Domanda

In my test Android application, I need to process a large file such as compression, encryption, erasure encoding, and etc...
In order to speed-up the process, I spawn multiple threads, each thread read and process different part of a file, and finally merge/append the result together. (Using Java NIO)

I already tried it and there is really some speed-up, 50% or more depending on which storage technique was involved.
There are many similar SO question on this BUT they mainly discussed how it will not improve the I/O speed due to the limitation on single spinning hard disk.
But in my case, it is on multi-cores Android device, which uses flash memory.
Therefore I am not really sure if the speed-up is due to parallel processing or due to caching in RAM.

and my main question is:
Am I doing the right thing? (since I am on multi-cores Android device)
or is this method bad?
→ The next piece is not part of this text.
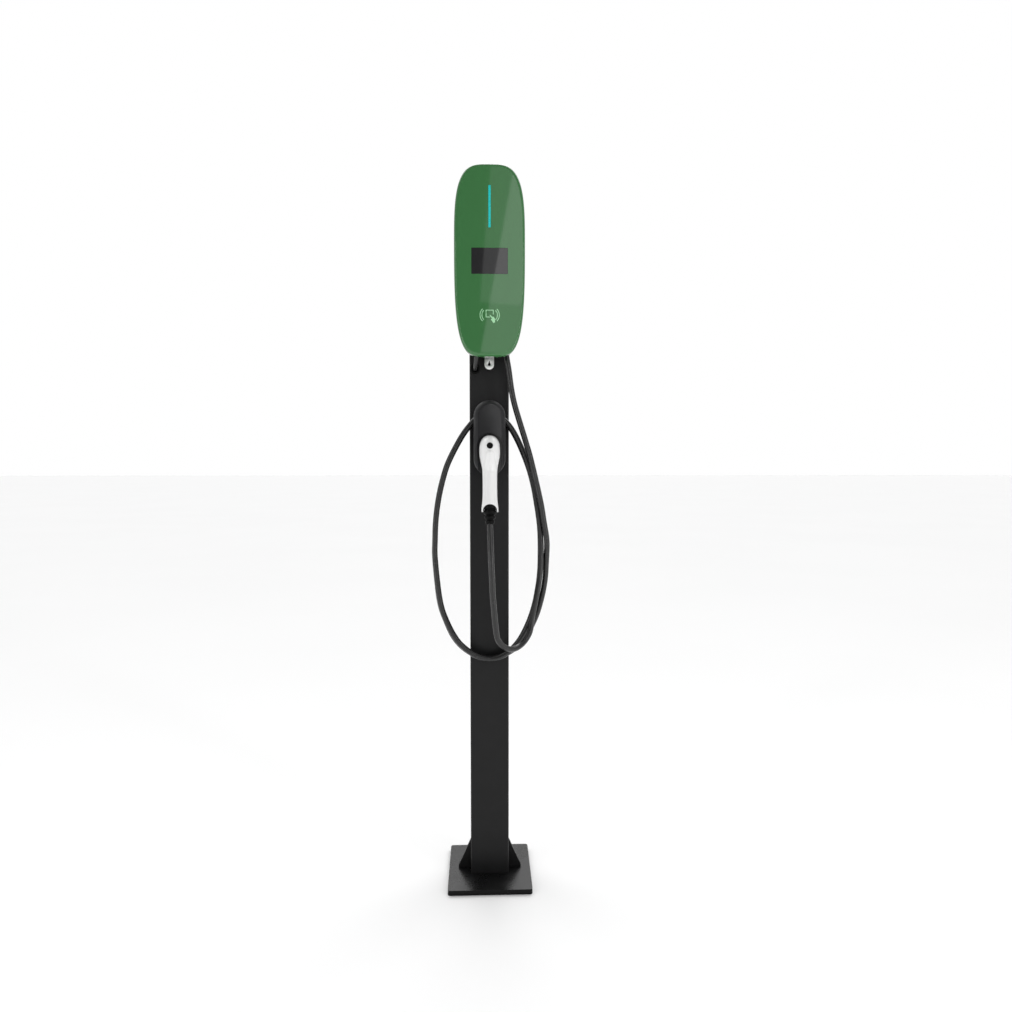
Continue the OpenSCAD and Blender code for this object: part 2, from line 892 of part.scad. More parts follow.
module holder_shield() {
    crown = [[0, 0], [9, 1.2], [14, 3.2], [18, 6.5], [21, 11]];
    color([0.25, 0.25, 0.26])
        difference() {
            union() {
                for (i = [0:len(crown) - 2])
                    slab(shield_back_y - crown[i + 1][0] - 9, shield_back_y)
                        shield_outline(crown[i + 1][1]);
                slab(shield_back_y - 9, shield_back_y)
                    shield_outline(0);
                for (at = shield_peg_places)
                    rod(at, shield_back_y - 1, shield_back_y + 3.4, 3);
            }
            slab(shield_front_y - 1, gun_front_y + 1)
                recess_outline(28.5);
            slab(shield_front_y - 1, shield_back_y + 1)
                liner_outline(0.2);
            for (at = shield_screw_places) {
                rod(at, shield_front_y, shield_back_y + 1, 1.8);
                rod(at, shield_front_y, gun_front_y + 4, 3.2);
            }
        }
}

module shield_screws() {
    color([0.7, 0.7, 0.72])
        for (at = shield_screw_places)
            screw_in(at, gun_front_y + 4, 3, 2, 1.5, 24);
}

module socket_liner() {
    color([0.09, 0.09, 0.09])
        difference() {
            slab(gun_front_y + 2, socket_end_y - 2.2)
                liner_outline(0);
            rod([0, nose_z], gun_front_y, socket_end_y - 5, nose_r + 0.6);
            box([-6, gun_front_y, nose_z], [6, socket_end_y - 5, nose_z + slot_h - 2]);
        }
}

// ---------- connector ----------

// Screws that hold the two halves together: [depth, height]
connector_screw_places = [[-123, 988], [-129, 957], [-134, 934]];

module connector_half(side) {
    difference() {
        union() {
            difference() {
                gun_form(0);
                gun_form(gun_t, gun_t);
            }
            // Screw bosses, and the rib that the button's spring stands on
            intersection() {
                gun_form(0.5);
                union() {
                    for (at = connector_screw_places)
                        rod_x([0, at[0], at[1]], -30, 30, 3.6);
                    box([-30, rib_y - 2, 1012], [30, rib_y, 1036]);
                }
            }
        }
        for (at = connector_screw_places) {
            rod_x([0, at[0], at[1]], -12.2, 30, 1.7);
            rod_x([0, at[0], at[1]], 11.8, 30, 3);
        }
        rod([0, button_z], rib_y - 3, rib_y + 1, 2.7);
        // Flat mouth that the nose comes out of
        box([-30, gun_front_y, 960], [30, -30, 1060]);
        rod([0, nose_z], -100, -80, nose_r + 0.4);
        // Slot for the latch lever, button hole, open foot for the boot
        box([-4.4, -103, 1038], [4.4, -80, 1060]);
        rod([0, button_z], -155, -137, button_r + 0.3);
        translate(boot_foot)
            rotate([-boot_tilt, 0, 0]) {
                cylinder(h = 44.5, r = 15.5);
                cylinder(h = 51, r = 14.4);
            }
        rod([0, 886], -200, -141, 15.4);
        box(side > 0 ? [-60, -200, 860] : [-0.05, -200, 860],
            side > 0 ? [0.05, -30, 1070] : [60, -30, 1070]);
        rod_x(pivot, -17.7, 17.7, pivot_r + 0.05);
    }
}

// A round bar along X through a point, from x0 to x1
module rod_x(at, x0, x1, r) {
    translate([x0, at[1], at[2]])
        rotate([0, 90, 0])
            cylinder(h = x1 - x0, r = r);
}

module connector_left_shell() {
    color([0.93, 0.93, 0.92])
        connector_half(-1);
}

module connector_right_shell() {
    color([0.93, 0.93, 0.92])
        connector_half(1);
}

contact_places = concat(
    [[0, 0]],
    [for (i = [0:3]) [10.5 * cos(45 + 90 * i), 10.5 * sin(45 + 90 * i)]],
    [[-11.5, 0], [11.5, 0]]
);

module connector_nose() {
    nose_tip = socket_end_y - 6;
    color([0.07, 0.07, 0.07])
        difference() {
            union() {
                rod([0, nose_z], -100, nose_tip, nose_r);
                rod([0, nose_z - 1.2], -106, -100 + eps, nose_r - 3);
            }
            rod([0, nose_z], nose_tip - 4, nose_tip + 1, nose_r - 2.5);
            for (c = contact_places)
                rod([c[0], nose_z + c[1]], -94, nose_tip, 2.9);
            // Flat that the latch lever lies over
            box([-5, -107, nose_z + nose_r - 3.8], [5, nose_tip + 1, nose_z + nose_r + 5]);
        }
}

module contact_sleeves() {
    color([0.8, 0.72, 0.45])
        for (c = contact_places)
            difference() {
                rod([c[0], nose_z + c[1]], -93.5, socket_end_y - 13, 2.7);
                rod([c[0], nose_z + c[1]], -84, socket_end_y - 12, 1.6);
            }
}

module nose_seal() {
    color([0.3, 0.3, 0.3])
        difference() {
            rod([0, nose_z], gun_front_y, gun_front_y + 1.6, nose_r + 2.4);
            rod([0, nose_z], gun_front_y - 1, gun_front_y + 3, nose_r);
            box([-5, -107, nose_z + nose_r - 4], [5, gun_front_y + 5, nose_z + nose_r + 5]);
        }
}

module release_button() {
    flange_y0 = rib_y - 10;
    foot_y = rib_y + 0.5;
    color([0.03, 0.03, 0.03]) {
        rod([0, button_z], button_face_y, flange_y0 + 0.5, button_r);
        rod([0, button_z], flange_y0, flange_y0 + 1.5, button_r + 1.5);
        rod([0, button_z], flange_y0 + 1, foot_y + 1, 2.4);
        // Foot plate, with the nose that pushes the lever's leg
        box([-3, foot_y, 1005], [3, foot_y + 1.5, button_z + 2]);
        box([-3, foot_y + 1, 1007.5], [3, foot_y + 3.5, 1010.5]);
    }
}

module button_spring() {
    turns = 2.5;
    steps = 12;
    wire_r = 0.4;
    coil_r = 4.2;
    start_y = rib_y - 8;
    length = 5.4;
    helix = [
        for (i = [0:turns * steps])
            let (a = 360 * i / steps)
            [coil_r * cos(a), start_y + length * i / (turns * steps), button_z + coil_r * sin(a)]
    ];
    color([0.75, 0.75, 0.75])
        tube(helix, wire_r, 6, [0, 1, 0.01]);
}

module latch_lever() {
    leg_y = rib_y + 4.4;
    color([0.55, 0.56, 0.58])
        difference() {
            union() {
                rod_x(pivot, -3.6, 3.6, 3.4);
                box([-3.6, pivot[1], pivot[2] + 0.6], [3.6, -52, pivot[2] + 3.4]);
                box([-3.6, -56, pivot[2] + 3], [3.6, -52, pivot[2] + 5.2]);
                box([-3, leg_y, pivot[2] - 1.5], [3, pivot[1], pivot[2] + 1.5]);
                box([-3, leg_y, 1001], [3, leg_y + 3, pivot[2] + 1.5]);
            }
            rod_x(pivot, -5, 5, pivot_r + 0.05);
        }
}

module latch_pin() {
    color([0.7, 0.7, 0.72])
        rod_x(pivot, -17.5, 17.5, pivot_r);
}

module button_switch() {
    color([0.15, 0.15, 0.3]) {
        box([-4, -113, 1000], [4, -106.3, 1006.5]);
        box([-1, -115.3, 1001.5], [1, -113 + eps, 1004.5]);
    }
}

module cable_clamp() {
    color([0.6, 0.6, 0.62])
        difference() {
            translate(boot_foot)
                rotate([-boot_tilt, 0, 0])
                    translate([-10.5, -8, 57])
                        cube([21, 16, 8]);
            translate(boot_foot)
                rotate([-boot_tilt, 0, 0])
                    cylinder(h = 80, r = cable_d / 2);
        }
}

// Leans a piece on the boot's axis and cuts its foot level
module on_boot_axis() {
    difference() {
        translate(boot_foot)
            rotate([-boot_tilt, 0, 0])
                children();
        box([-20, -170, boot_foot[2] - 20], [20, -120, boot_foot[2]]);
    }
}

module cable_boot() {
    color([0.04, 0.04, 0.04])
        on_boot_axis()
            rotate_extrude()
                polygon([
                    [cable_d / 2, -3], [9, -3], [10, 6], [9, 8], [9, 10], [11.8, 12], [12.2, 17],
                    [10.4, 19], [10.4, 21], [13.4, 23], [13.8, 29], [12, 31], [12, 33], [15.2, 35],
                    [15.2, 41], [14, 46], [11, 50], [cable_d / 2, 50]
                ]);
}

// End of the charging cable, from the boot's foot through the clamp
module cable_end() {
    color([0.13, 0.13, 0.13])
        on_boot_axis()
            translate([0, 0, -3])
                cylinder(h = 69, r = cable_d / 2);
}

module connector_screws() {
    color([0.65, 0.65, 0.67])
        for (at = connector_screw_places) {
            rod_x([0, at[0], at[1]], -12, 12, 1.6);
            rod_x([0, at[0], at[1]], 12, 14, 2.8);
        }
}

// ---------- drawing ----------

base_plate();
column();
column_gussets();
column_cap();
column_grommet();
rivet_nuts();
head_bracket();
bracket_screws();
rear_casing();
casing_gasket();
front_cover();
cover_screws();
lock_tab();
lock_tab_rivets();
light_bar();
light_board();
screen_window();
display_module();
tap_symbol();
card_antenna();
main_board();
component_plate();
contactor();
current_sensor();
terminal_block();
earth_stud();
charging_gland();
charging_gland_nut();
supply_gland();
supply_gland_nut();
supply_lead();
lead_cores();
charging_cable();
holder_base();
holder_screws();
holder_shield();
shield_screws();
socket_liner();
connector_left_shell();
connector_right_shell();
connector_nose();
contact_sleeves();
nose_seal();
release_button();
button_spring();
latch_lever();
latch_pin();
button_switch();
cable_clamp();
cable_boot();
cable_end();
connector_screws();
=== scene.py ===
"""The EV charging post's looks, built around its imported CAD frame.

Metres, +Z up, and -Y is the front. The helpers for shapes take millimetres where they say so.
"""

import json
import math

import bmesh
import bpy
from mathutils import Matrix, Vector
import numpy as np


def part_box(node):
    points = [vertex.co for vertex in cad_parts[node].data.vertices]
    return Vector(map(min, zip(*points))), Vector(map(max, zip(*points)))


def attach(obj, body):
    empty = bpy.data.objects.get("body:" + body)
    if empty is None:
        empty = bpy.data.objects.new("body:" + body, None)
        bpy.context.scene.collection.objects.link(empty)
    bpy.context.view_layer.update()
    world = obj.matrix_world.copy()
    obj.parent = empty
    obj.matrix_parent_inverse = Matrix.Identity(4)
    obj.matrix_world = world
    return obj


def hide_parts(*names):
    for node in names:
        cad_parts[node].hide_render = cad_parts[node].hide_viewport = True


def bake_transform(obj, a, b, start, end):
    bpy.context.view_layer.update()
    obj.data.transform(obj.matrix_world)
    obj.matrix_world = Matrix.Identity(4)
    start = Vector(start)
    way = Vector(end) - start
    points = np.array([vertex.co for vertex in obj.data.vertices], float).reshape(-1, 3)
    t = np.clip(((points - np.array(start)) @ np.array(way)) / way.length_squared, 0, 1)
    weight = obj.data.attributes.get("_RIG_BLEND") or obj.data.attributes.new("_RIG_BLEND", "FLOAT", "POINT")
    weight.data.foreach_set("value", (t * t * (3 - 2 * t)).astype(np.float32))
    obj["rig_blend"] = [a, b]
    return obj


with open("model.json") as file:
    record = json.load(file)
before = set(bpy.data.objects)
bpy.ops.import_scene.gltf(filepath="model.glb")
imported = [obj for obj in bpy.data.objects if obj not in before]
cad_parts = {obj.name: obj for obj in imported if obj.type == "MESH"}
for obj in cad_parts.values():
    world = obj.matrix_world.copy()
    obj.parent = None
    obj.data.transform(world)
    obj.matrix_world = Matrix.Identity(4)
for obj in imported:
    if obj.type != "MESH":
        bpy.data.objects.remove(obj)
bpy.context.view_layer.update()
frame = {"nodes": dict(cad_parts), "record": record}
NODES = frame["nodes"]
SCENE = bpy.context.scene
MM = 0.001
SIDES = (-1, 1)
THICKEST_EDGE = 0.49  # the share of a plate's thickness that one rounded edge may take


# ---------- small helpers ----------


def v(x, y, z):
    """A point given in millimetres."""
    return Vector((x * MM, y * MM, z * MM))


def link(name, mesh):
    """A new object of the mesh, in the scene."""
    piece = bpy.data.objects.new(name, mesh)
    SCENE.collection.objects.link(piece)
    return piece


def smooth(piece, angle=32.0):
    """Smooth shading, with edges sharper than angle kept sharp."""
    mesh = piece.data
    mesh.polygons.foreach_set("use_smooth", [True] * len(mesh.polygons))
    mesh.set_sharp_from_angle(angle=math.radians(angle))
    return piece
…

Bad in terms of what?
Given that interoperability (compression, encryption) on other system is not a concern here.

More details:
I also somehow using the concept of pipelining.
For example:
i) [Sequential] Compress and then encrypt a file will take 10 + 20 = 30 seconds,
ii) [Pipelining] Compress the first half of the file, immediately start encryption after compression is done. At the same time, start compressing the second half of the file, and finally encrypt the second half after the compression is done. It might only take 20 seconds.
(I know it is a bad example, but just to give the idea of applying storage techniques into pipeline)
I am not sure about this, but since each chunk of a file does not depends on the previous chunk (no data dependencies problem), pipelining a file should be ok right?

È stato utile?

Soluzione

Whether it will actually speed up your program or not depends on a lot of factors. This includes- is the file in RAM or on disk? If its on disk is the program IO bound or CPU bound (if IO bound then it won't help)? How is the scheduler of the OS actually going to assign the threads- is it going to assign them to the same core or multiple cores? Do the different threads ever need to interact (will they be waiting locked for so long that its not a speedup or is very buggy)?

Your technique is a fairly standard one for parallel processing. Whether its good for your app or not requires pretty much implementing and checking.